Venezuela is now a world leader in the production of desperation. In the early 2000s, socialist strongman Hugo Chávez created a system, funded by oil revenue, in which food, education and health care were all essentially free. Salaries were small but were mainly used for extras, not essentials. When the price of oil crashed, so did the system of subsidies. Poor and middle-class Venezuelans were left only with their salaries, paid in a local currency that hyperinflation rendered essentially worthless. Some products are still available, but only when purchased with U.S. dollars.
The minimum wage in Venezuela is now worth about $6 a month, while one kilo of corn meal (about 2.2 pounds) costs about a quarter of that amount. Add to this the rolling blackouts, hospitals without gauze or painkillers, no propane for cooking and chronic shortages of toilet paper and hygiene products. Add to this a regime that stays in power through brutal oppression, enforced by the national guard, as well as deputized street gangs known as “colectivos.” The result is a country that more than 4 million refugees have chosen to flee.

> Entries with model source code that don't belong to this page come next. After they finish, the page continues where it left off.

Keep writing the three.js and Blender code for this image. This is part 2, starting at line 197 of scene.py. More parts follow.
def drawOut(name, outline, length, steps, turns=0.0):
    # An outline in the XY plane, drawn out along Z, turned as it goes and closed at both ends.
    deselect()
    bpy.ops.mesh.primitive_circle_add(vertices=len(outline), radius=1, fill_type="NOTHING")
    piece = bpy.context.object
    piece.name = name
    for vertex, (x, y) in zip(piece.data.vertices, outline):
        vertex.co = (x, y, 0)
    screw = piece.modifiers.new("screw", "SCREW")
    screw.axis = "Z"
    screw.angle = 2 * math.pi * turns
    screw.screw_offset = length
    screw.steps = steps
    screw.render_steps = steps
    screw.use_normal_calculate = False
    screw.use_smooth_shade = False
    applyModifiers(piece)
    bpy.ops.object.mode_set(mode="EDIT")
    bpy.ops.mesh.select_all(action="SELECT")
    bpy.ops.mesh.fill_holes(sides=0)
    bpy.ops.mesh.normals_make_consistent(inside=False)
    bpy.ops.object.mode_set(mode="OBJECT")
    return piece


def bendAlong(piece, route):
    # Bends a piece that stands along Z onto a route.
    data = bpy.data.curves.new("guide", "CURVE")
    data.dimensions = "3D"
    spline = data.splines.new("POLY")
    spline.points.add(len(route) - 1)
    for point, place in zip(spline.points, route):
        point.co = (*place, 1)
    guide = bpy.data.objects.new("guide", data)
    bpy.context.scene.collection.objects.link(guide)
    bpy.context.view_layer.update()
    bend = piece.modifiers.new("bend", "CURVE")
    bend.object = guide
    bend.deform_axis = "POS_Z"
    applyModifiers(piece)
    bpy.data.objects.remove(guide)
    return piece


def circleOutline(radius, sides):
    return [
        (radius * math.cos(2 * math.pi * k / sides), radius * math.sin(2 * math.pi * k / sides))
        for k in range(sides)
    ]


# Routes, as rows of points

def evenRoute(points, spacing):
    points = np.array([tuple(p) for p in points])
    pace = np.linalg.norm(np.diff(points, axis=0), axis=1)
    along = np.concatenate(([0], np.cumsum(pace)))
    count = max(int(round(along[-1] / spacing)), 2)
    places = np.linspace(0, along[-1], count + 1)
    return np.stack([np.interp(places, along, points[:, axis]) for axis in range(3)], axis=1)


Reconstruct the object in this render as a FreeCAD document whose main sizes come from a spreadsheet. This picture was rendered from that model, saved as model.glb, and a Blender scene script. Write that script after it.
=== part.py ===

The recently reopened Simón Bolívar International Bridge in Cúcuta is where most refugees walk out of Venezuela. Those fortunate enough to get remittances from relatives abroad can pick up dollars at a Western Union station on the Colombia side and pay for a bus trip to their destination. But the very poor are left to walk through the mountains, or subsist by begging or petty smuggling across the border.